What Should Be True Before You Post the Program?
This is the check many blogs miss, and it is one of the most useful habits you can build.
Before you post, confirm these points:
● Clean model
● Realistic setup
● Correct tools and holder stack
● Cut values that match the material and rigidity
● Simulation with the right stock and clearance logic
● A tested post for the exact controller
If any one of those points is weak, you do not really have a release-ready program. You only have a program running on-screen. A lot of wasted time starts right there.
Wrapping It Together
Treat CAM like production planning, not button clicking. That shift changes how you interpret the model, how you configure the setup, and how you evaluate the final output. Today, take one finished part model and walk it through the full release chain on paper before you ever touch the software.
FAQs
What is CAM in simple words?
CAM is the software step that takes a finished CAD model, adds machining decisions, and creates machine-ready instructions. It helps you move from part design to controlled cutting without having to guess each step on the machine.

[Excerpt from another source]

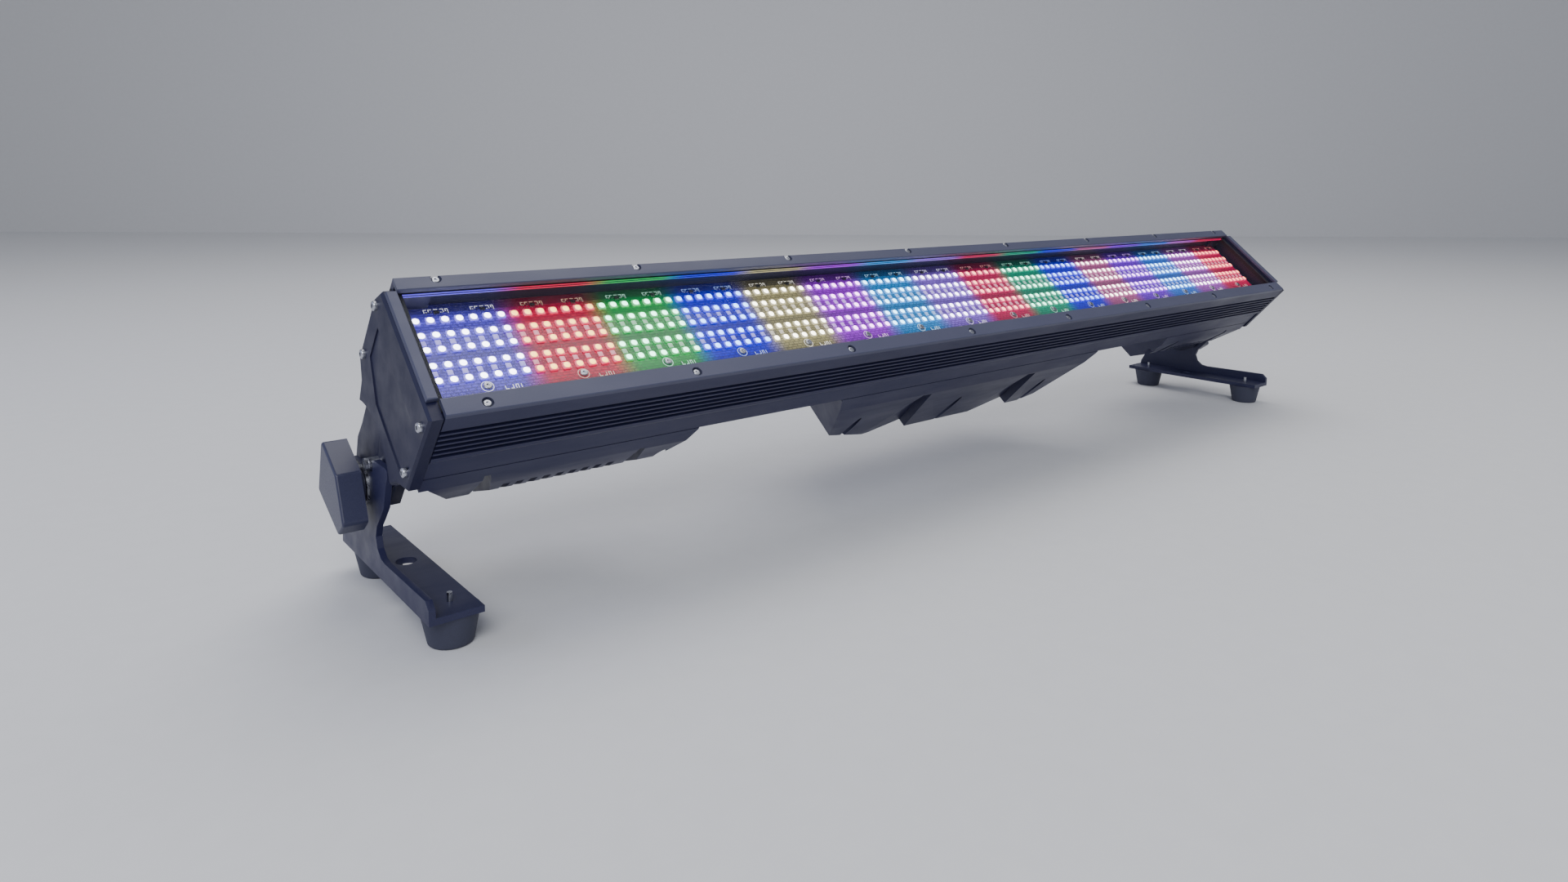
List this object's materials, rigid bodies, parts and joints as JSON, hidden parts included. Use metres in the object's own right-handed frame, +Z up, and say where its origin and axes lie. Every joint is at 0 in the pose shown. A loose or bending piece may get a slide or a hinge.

Is CAM only for CNC programmers?
No. CAM matters to designers, programmers, machinists, and inspectors because it shapes tool choice, setup logic, sequence, and release quality. Anyone involved in part handoff benefits from understanding how that process is built.
What is the difference between CAM and G-code?
CAM is the planning system. G-code is the machine-ready output created after posting. One defines the machining logic, and the other translates that logic into the controller language the machine can run.
Why do CAM programs fail even after simulation?
Simulation only helps when the setup, fixtures, holders, stock, and machine assumptions are accurate. Weak input data creates false confidence, so the first real cut exposes problems that the screen never properly checked.
How should a beginner start learning CAM?
Start with part geometry, setup logic, tool basics, and simple toolpaths. Then learn how feeds, speeds, stock allowance, and simulation affect real cutting. That order builds judgment, which matters more than memorizing commands.